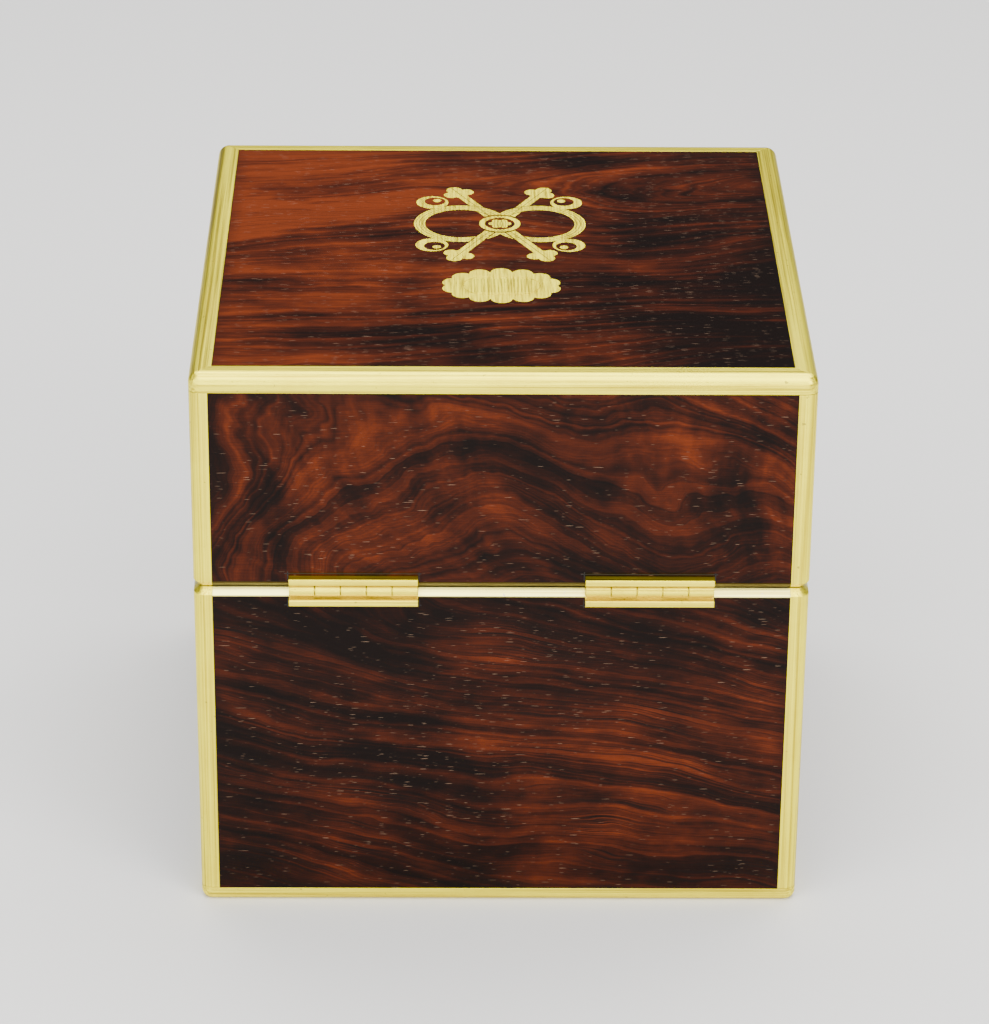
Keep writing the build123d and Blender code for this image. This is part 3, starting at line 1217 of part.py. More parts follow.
# ------------------------------------------------------------------ balance and detent
BALANCE_R = 15.0
BALANCE = (-29.0, -26.0)
SPRING_R, SPRING_WIRE, SPRING_TURNS, SPRING_PITCH = 5.0, 0.22, 7, 0.9
ROLLER_R = hypot(BALANCE_AT[0] - ESCAPE_AT[0], BALANCE_AT[1] - ESCAPE_AT[1]) - ESCAPE_R - 0.12
with BuildPart() as balance_wheel:
    disc(BALANCE_AT, ARBOR_R, COCK[1] + 0.3, POTENCE[0] - 0.2)
    disc(BALANCE_AT, 0.45, COCK[0] + 0.5, COCK[1] + 0.3)
    disc(BALANCE_AT, 0.45, POTENCE[0] - 0.2, POTENCE[1] - 0.3)
    disc(BALANCE_AT, ROLLER_R, -16.2, -14.8)
    disc(BALANCE_AT, 2.2, BALANCE[0] - 1.6, BALANCE[0])
    with BuildSketch(Plane.XY.offset(upper(BALANCE[0]))):
        with Locations(BALANCE_AT):
            Circle(BALANCE_R)
            Circle(BALANCE_R - 1.3, mode=Mode.SUBTRACT)
            with Locations(Rotation(0, 0, 30)):
                with Locations((0, BALANCE_R), (0, -BALANCE_R)):
                    Rectangle(2.4, 4, mode=Mode.SUBTRACT)
    extrude(amount=BALANCE[1] - BALANCE[0])
    with BuildSketch(Plane.XY.offset(upper(BALANCE[0]))):
        with Locations(BALANCE_AT):
            Rectangle(2 * BALANCE_R - 1.5, 2.2)
            Circle(2.6)
    extrude(amount=1.4)
    for turn in (60, 240):
        a = turn * pi / 180
        spot = (BALANCE_AT[0] + (BALANCE_R - 0.6) * cos(a), BALANCE_AT[1] + (BALANCE_R - 0.6) * sin(a))
        disc(spot, 1.9, BALANCE[0] - 0.6, BALANCE[1] + 0.6)
finish(balance_wheel.part, "balance_wheel")

with BuildPart() as balance_spring:
    with BuildLine(Plane((*BALANCE_AT, upper(BALANCE[0] - 2.2 - SPRING_TURNS * SPRING_PITCH)))) as coil:
        Helix(SPRING_PITCH, SPRING_TURNS * SPRING_PITCH, SPRING_R)
    with BuildSketch(Plane(coil.line @ 0, z_dir=coil.line % 0)):
        Circle(SPRING_WIRE)
    sweep()
finish(balance_spring.part, "balance_spring")

DETENT_X = ESCAPE_AT[0] - ESCAPE_R - 1.2
DETENT_FOOT = (DETENT_X, -33.0)
with BuildPart() as detent:
    disc(DETENT_FOOT, 2.0, BACK_PLATE[1] + 0.05, -14.0)
    block(
        (DETENT_X - 0.25, DETENT_FOOT[1], upper(-16.2)), (DETENT_X + 0.25, ESCAPE_AT[1] + 9, upper(-15.0))
    )
    block(
        (DETENT_X, ESCAPE_AT[1] - 0.4, upper(-16.2)),
        (DETENT_X + 0.85, ESCAPE_AT[1] + 0.4, upper(-14.8)),
    )
finish(detent.part, "detent")


# ------------------------------------------------------------------ hands
def hand_blank(place, levels, length, tail, boss, half_width, blade):
    """A hand pointing to twelve: a tapering stem, a spade-shaped blade and a round boss."""
    base = Plane.XY.offset(upper(levels[0]))
    with BuildSketch(base) as face:
        with Locations(place):
            Circle(boss)
            Polygon((-half_width, 0), (half_width, 0), (half_width * 0.6, length - blade),
                    (-half_width * 0.6, length - blade), align=None)
            if blade:
                with Locations((0, length - blade)):
                    Ellipse(blade * 0.26, blade * 0.42)
                Polygon((-blade * 0.2, length - blade * 0.8), (blade * 0.2, length - blade * 0.8),
                        (0, length), align=None)
            else:
                Polygon((-half_width * 0.6, length - 1), (half_width * 0.6, length - 1), (0, length + 1),
                        align=None)
            if tail:
                Polygon((-half_width, 0), (-half_width * 1.5, -tail), (half_width * 1.5, -tail),
                        (half_width, 0), align=None)
    extrude(face.sketch, amount=levels[1] - levels[0])


with BuildPart() as minute_hand:
    hand_blank(CENTRE_AT, MINUTE_HAND, 43.0, 0, 2.4, 0.75, 11.0)
    disc(CENTRE_AT, 0.8, MINUTE_HAND[0], MINUTE_HAND[1], mode=Mode.SUBTRACT)
finish(minute_hand.part, "minute_hand")

with BuildPart() as hour_hand:
    wheel(CENTRE_AT, HOUR_T, HOUR_M, (6.1, 6.7), MINUTE_AT, arms=4, hub=2.6)
    disc(CENTRE_AT, 2.2, 6.1, HOUR_HAND[0])
    hand_blank(CENTRE_AT, HOUR_HAND, 27.0, 0, 2.9, 0.9, 10.0)
    disc(CENTRE_AT, 1.0, 6.0, HOUR_HAND[1] + 0.1, mode=Mode.SUBTRACT)
finish(hour_hand.part, "hour_hand")

with BuildPart() as seconds_hand:
    hand_blank(FOURTH_AT, SECONDS_HAND, 14.2, 4.5, 1.3, 0.3, 0)
    disc(FOURTH_AT, 0.5, *SECONDS_HAND, mode=Mode.SUBTRACT)
finish(seconds_hand.part, "seconds_hand")

POWER_HAND = (8.6, 9.0)
with BuildPart() as power_hand:
    wheel(POWER_AT, POWER_T, POWER_M, (5.4, 6.0), FUSEE_AT, arms=4, hub=2.0)
    disc(POWER_AT, 1.1, 5.4, POWER_HAND[0])
    hand_blank(POWER_AT, POWER_HAND, 8.6, 3.0, 1.5, 0.35, 0)
    disc(POWER_AT, 0.75, 5.0, 7.2, mode=Mode.SUBTRACT)
finish(power_hand.part, "power_hand")
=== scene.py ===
"""A boxed marine chronometer: brass-bound rosewood, with the movement hanging in gimbals inside."""

import math

import bmesh
import bpy
from mathutils import Matrix, Vector


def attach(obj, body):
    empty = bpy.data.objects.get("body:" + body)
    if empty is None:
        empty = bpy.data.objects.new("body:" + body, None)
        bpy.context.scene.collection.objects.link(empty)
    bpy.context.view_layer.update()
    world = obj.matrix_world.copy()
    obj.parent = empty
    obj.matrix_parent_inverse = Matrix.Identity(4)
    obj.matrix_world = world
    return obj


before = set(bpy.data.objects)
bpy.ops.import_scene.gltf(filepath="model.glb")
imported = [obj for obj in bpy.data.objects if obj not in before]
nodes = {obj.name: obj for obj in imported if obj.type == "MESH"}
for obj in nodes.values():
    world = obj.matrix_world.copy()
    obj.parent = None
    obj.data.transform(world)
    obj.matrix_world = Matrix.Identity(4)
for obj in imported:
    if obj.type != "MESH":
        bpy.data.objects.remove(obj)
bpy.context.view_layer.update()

# ---------------------------------------------------------------- studio
# A pale seamless floor, a large overhead softbox, a softer one behind the camera and a fill at
# each side. The camera looks at the hinged back of the box from above.
MM = 0.001
CAMERA_PLACE = Vector((0.0159, 1.1476, 0.6625))
CAMERA_AIM = Vector((-0.0115, -0.8943, -0.4487))
CAMERA_ROLL = math.radians(0.511)
CAMERA_LENS = 144.0

camera = bpy.data.cameras.new("camera")
camera.lens = CAMERA_LENS
camera.sensor_width = 36
camera_object = bpy.data.objects.new("camera", camera)
bpy.context.collection.objects.link(camera_object)
aim = CAMERA_AIM.to_track_quat("-Z", "Y").to_matrix().to_4x4()
camera_object.matrix_world = Matrix.Translation(CAMERA_PLACE) @ aim @ Matrix.Rotation(CAMERA_ROLL, 4, "Z")
bpy.context.scene.camera = camera_object


def softbox(name, place, aim_at, size, power, colour=(1.0, 1.0, 1.0)):
    """A rectangular studio light."""
    light = bpy.data.lights.new(name, "AREA")
    light.shape = "RECTANGLE"
    light.size, light.size_y = size
    light.energy = power
    light.color = colour
    lamp = bpy.data.objects.new(name, light)
    bpy.context.collection.objects.link(lamp)
    turn = (Vector(aim_at) - Vector(place)).to_track_quat("-Z", "Y").to_matrix().to_4x4()
    lamp.matrix_world = Matrix.Translation(place) @ turn


BOX_MIDDLE = (0, 0, 0.09)
softbox("overhead", (0.05, 0.85, 1.55), BOX_MIDDLE, (1.9, 1.5), 60)
softbox("key", (-1.2, 1.3, 1.0), BOX_MIDDLE, (0.8, 0.8), 26, (1.0, 0.98, 0.94))
softbox("fill", (1.3, 1.0, 0.6), BOX_MIDDLE, (0.8, 0.8), 14, (0.95, 0.98, 1.0))
softbox("behind", (-0.1, -0.6, 1.5), BOX_MIDDLE, (2.0, 1.0), 46)
softbox("low", (0.0, 1.8, 0.34), BOX_MIDDLE, (2.2, 0.5), 26)

world = bpy.data.worlds.new("studio")
bpy.context.scene.world = world
world.use_nodes = True
world.node_tree.nodes["Background"].inputs["Color"].default_value = (0.60, 0.61, 0.63, 1)
world.node_tree.nodes["Background"].inputs["Strength"].default_value = 0.32


def new_piece(name, mesh_work):
    """A mesh object from a finished bmesh, at the origin."""
    mesh = bpy.data.meshes.new(name)
    mesh_work.to_mesh(mesh)
    mesh_work.free()
    piece = bpy.data.objects.new(name, mesh)
    bpy.context.collection.objects.link(piece)
    return piece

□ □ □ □

* WHAT IS NEEDED
Transcribe word for word the lines from the one holding "POWER_HAND = (8.6, 9.0)" through the one holding "imported = [obj". Include both, and add nothing.

* RESPONSE TO THIS TASK
POWER_HAND = (8.6, 9.0)
with BuildPart() as power_hand:
    wheel(POWER_AT, POWER_T, POWER_M, (5.4, 6.0), FUSEE_AT, arms=4, hub=2.0)
    disc(POWER_AT, 1.1, 5.4, POWER_HAND[0])
    hand_blank(POWER_AT, POWER_HAND, 8.6, 3.0, 1.5, 0.35, 0)
    disc(POWER_AT, 0.75, 5.0, 7.2, mode=Mode.SUBTRACT)
finish(power_hand.part, "power_hand")
=== scene.py ===
"""A boxed marine chronometer: brass-bound rosewood, with the movement hanging in gimbals inside."""

import math

import bmesh
import bpy
from mathutils import Matrix, Vector


def attach(obj, body):
    empty = bpy.data.objects.get("body:" + body)
    if empty is None:
        empty = bpy.data.objects.new("body:" + body, None)
        bpy.context.scene.collection.objects.link(empty)
    bpy.context.view_layer.update()
    world = obj.matrix_world.copy()
    obj.parent = empty
    obj.matrix_parent_inverse = Matrix.Identity(4)
    obj.matrix_world = world
    return obj


before = set(bpy.data.objects)
bpy.ops.import_scene.gltf(filepath="model.glb")
imported = [obj for obj in bpy.data.objects if obj not in before]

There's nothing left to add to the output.